**** Given data ****

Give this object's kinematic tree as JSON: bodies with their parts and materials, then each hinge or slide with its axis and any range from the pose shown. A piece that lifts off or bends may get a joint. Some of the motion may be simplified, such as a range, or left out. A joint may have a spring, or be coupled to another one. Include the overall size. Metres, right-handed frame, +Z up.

****
**** Given data ****

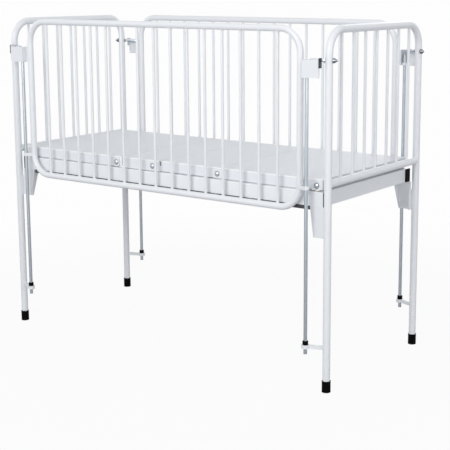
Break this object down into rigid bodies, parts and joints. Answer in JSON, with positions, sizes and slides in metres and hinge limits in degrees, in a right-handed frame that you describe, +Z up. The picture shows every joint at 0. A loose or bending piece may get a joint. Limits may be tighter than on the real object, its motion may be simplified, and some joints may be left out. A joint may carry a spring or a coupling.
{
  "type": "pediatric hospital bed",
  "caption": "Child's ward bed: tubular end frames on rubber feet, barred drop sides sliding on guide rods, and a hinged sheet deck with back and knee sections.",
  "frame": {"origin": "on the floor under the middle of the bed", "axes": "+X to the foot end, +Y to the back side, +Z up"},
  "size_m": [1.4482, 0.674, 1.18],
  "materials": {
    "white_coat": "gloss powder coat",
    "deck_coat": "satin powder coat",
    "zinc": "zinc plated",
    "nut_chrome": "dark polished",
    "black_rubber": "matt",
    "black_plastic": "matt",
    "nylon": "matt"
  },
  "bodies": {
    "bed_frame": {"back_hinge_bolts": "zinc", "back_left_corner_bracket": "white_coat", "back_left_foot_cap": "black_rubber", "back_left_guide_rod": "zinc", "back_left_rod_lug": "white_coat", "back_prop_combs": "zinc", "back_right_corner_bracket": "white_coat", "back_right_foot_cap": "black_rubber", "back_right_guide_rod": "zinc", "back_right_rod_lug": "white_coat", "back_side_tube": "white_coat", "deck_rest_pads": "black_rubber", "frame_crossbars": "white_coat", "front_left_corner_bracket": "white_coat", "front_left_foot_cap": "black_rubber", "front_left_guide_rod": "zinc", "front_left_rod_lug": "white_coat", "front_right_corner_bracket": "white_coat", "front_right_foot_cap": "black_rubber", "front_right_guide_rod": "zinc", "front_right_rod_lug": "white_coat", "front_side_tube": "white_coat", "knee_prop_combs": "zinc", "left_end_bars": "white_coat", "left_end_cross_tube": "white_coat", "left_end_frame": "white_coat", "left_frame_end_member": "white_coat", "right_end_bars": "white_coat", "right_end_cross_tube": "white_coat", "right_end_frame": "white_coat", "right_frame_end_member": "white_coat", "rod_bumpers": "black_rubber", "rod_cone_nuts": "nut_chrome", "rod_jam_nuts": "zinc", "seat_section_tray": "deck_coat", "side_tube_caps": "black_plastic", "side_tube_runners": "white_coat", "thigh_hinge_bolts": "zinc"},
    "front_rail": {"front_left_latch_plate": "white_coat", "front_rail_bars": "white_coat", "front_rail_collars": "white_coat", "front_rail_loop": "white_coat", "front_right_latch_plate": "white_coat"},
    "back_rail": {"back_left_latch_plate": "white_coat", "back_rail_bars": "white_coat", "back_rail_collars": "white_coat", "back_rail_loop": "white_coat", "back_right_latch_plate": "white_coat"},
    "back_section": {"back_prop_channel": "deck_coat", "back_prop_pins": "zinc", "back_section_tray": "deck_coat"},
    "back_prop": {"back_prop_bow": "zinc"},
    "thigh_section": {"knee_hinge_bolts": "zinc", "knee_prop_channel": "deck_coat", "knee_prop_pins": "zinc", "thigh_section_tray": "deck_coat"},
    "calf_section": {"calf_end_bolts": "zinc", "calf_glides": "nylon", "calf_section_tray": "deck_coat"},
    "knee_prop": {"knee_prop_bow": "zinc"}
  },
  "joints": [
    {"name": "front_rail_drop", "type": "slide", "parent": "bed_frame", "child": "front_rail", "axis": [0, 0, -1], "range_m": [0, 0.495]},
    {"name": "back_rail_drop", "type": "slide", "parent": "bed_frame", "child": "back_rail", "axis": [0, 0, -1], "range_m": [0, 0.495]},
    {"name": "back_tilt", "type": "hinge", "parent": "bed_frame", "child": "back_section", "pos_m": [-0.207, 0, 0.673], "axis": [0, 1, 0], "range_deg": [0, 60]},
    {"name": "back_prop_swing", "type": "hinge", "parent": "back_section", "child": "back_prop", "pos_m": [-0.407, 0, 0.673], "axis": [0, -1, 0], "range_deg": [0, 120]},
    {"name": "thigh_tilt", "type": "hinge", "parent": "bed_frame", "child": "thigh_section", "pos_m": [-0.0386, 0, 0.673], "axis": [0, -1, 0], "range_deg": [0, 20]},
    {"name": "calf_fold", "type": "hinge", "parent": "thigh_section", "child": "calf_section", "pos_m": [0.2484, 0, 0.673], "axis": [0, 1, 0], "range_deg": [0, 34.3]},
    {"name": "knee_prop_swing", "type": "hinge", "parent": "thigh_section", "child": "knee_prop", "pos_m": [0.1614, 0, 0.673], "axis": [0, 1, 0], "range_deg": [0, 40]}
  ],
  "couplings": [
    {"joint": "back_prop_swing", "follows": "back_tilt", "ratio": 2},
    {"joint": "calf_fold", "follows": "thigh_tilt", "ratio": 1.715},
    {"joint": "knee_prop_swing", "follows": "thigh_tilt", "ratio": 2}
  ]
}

****

_Task statement_
Identify every line where the string "materials" appears.

_Answer to this exercise_
Give this object's kinematic tree as JSON: bodies with their parts and materials, then each hinge or slide with its axis and any range from the pose shown. A piece that lifts off or bends may get a joint. Some of the motion may be simplified, such as a range, or left out. A joint may have a spring, or be coupled to another one. Include the overall size. Metres, right-handed frame, +Z up.
  "materials": {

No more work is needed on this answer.